(WRITTEN EXERCISE)
Each record below is to be reproduced without any change.

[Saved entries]
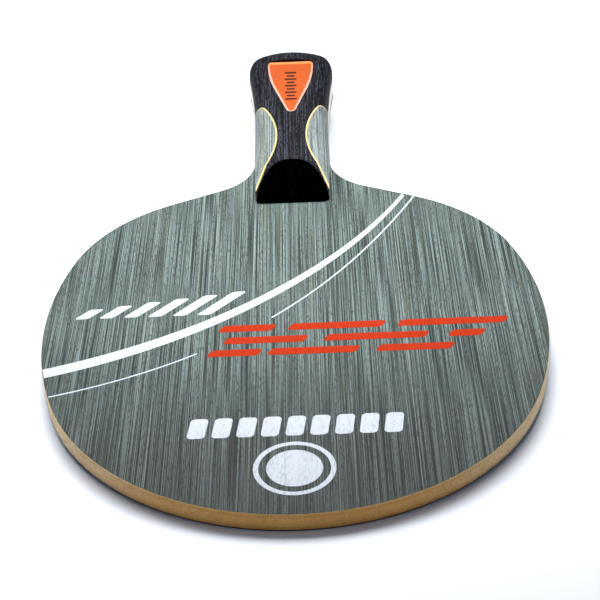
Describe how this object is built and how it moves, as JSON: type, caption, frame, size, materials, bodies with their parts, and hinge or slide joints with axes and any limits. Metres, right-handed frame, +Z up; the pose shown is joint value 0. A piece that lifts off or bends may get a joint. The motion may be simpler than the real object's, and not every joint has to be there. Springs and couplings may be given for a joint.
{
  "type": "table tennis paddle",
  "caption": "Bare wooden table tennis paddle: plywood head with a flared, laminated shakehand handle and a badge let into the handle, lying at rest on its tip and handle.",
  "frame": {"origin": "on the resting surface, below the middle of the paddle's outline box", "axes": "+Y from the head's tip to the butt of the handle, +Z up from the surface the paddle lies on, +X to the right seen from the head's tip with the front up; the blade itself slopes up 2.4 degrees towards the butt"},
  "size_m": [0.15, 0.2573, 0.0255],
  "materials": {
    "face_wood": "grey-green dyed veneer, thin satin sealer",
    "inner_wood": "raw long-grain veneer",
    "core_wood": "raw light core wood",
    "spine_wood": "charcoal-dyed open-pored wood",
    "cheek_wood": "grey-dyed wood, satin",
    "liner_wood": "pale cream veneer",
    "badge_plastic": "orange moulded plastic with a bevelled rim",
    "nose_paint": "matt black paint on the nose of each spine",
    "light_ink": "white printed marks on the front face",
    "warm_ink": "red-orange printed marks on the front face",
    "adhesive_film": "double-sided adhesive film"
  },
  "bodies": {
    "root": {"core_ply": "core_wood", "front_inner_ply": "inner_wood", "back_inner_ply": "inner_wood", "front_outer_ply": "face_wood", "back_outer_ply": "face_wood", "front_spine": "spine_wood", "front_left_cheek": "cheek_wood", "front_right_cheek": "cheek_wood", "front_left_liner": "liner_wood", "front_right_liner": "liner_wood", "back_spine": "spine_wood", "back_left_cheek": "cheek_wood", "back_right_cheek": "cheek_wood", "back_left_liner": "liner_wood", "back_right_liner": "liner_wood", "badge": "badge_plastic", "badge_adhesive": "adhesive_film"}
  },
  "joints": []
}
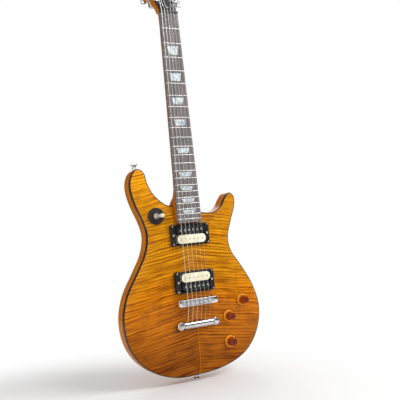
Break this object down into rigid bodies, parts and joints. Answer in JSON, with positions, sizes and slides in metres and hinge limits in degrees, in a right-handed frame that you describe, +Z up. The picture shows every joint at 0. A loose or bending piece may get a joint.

(ANSWER TO THIS EXERCISE)
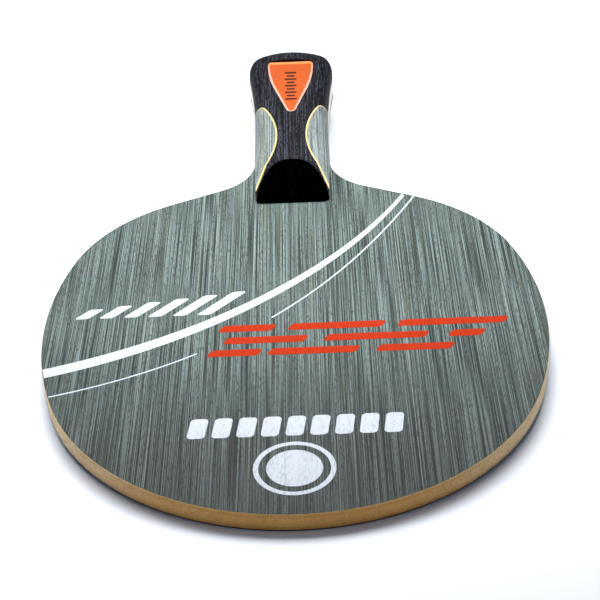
Describe how this object is built and how it moves, as JSON: type, caption, frame, size, materials, bodies with their parts, and hinge or slide joints with axes and any limits. Metres, right-handed frame, +Z up; the pose shown is joint value 0. A piece that lifts off or bends may get a joint. The motion may be simpler than the real object's, and not every joint has to be there. Springs and couplings may be given for a joint.
{
  "type": "table tennis paddle",
  "caption": "Bare wooden table tennis paddle: plywood head with a flared, laminated shakehand handle and a badge let into the handle, lying at rest on its tip and handle.",
  "frame": {"origin": "on the resting surface, below the middle of the paddle's outline box", "axes": "+Y from the head's tip to the butt of the handle, +Z up from the surface the paddle lies on, +X to the right seen from the head's tip with the front up; the blade itself slopes up 2.4 degrees towards the butt"},
  "size_m": [0.15, 0.2573, 0.0255],
  "materials": {
    "face_wood": "grey-green dyed veneer, thin satin sealer",
    "inner_wood": "raw long-grain veneer",
    "core_wood": "raw light core wood",
    "spine_wood": "charcoal-dyed open-pored wood",
    "cheek_wood": "grey-dyed wood, satin",
    "liner_wood": "pale cream veneer",
    "badge_plastic": "orange moulded plastic with a bevelled rim",
    "nose_paint": "matt black paint on the nose of each spine",
    "light_ink": "white printed marks on the front face",
    "warm_ink": "red-orange printed marks on the front face",
    "adhesive_film": "double-sided adhesive film"
  },
  "bodies": {
    "root": {"core_ply": "core_wood", "front_inner_ply": "inner_wood", "back_inner_ply": "inner_wood", "front_outer_ply": "face_wood", "back_outer_ply": "face_wood", "front_spine": "spine_wood", "front_left_cheek": "cheek_wood", "front_right_cheek": "cheek_wood", "front_left_liner": "liner_wood", "front_right_liner": "liner_wood", "back_spine": "spine_wood", "back_left_cheek": "cheek_wood", "back_right_cheek": "cheek_wood", "back_left_liner": "liner_wood", "back_right_liner": "liner_wood", "badge": "badge_plastic", "badge_adhesive": "adhesive_film"}
  },
  "joints": []
}
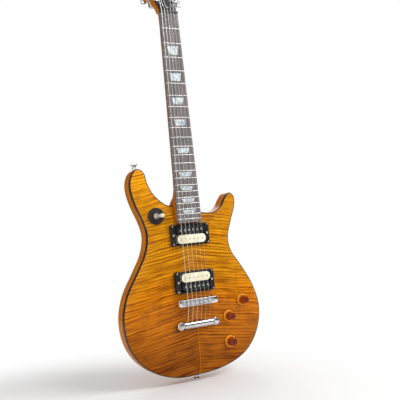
Break this object down into rigid bodies, parts and joints. Answer in JSON, with positions, sizes and slides in metres and hinge limits in degrees, in a right-handed frame that you describe, +Z up. The picture shows every joint at 0. A loose or bending piece may get a joint.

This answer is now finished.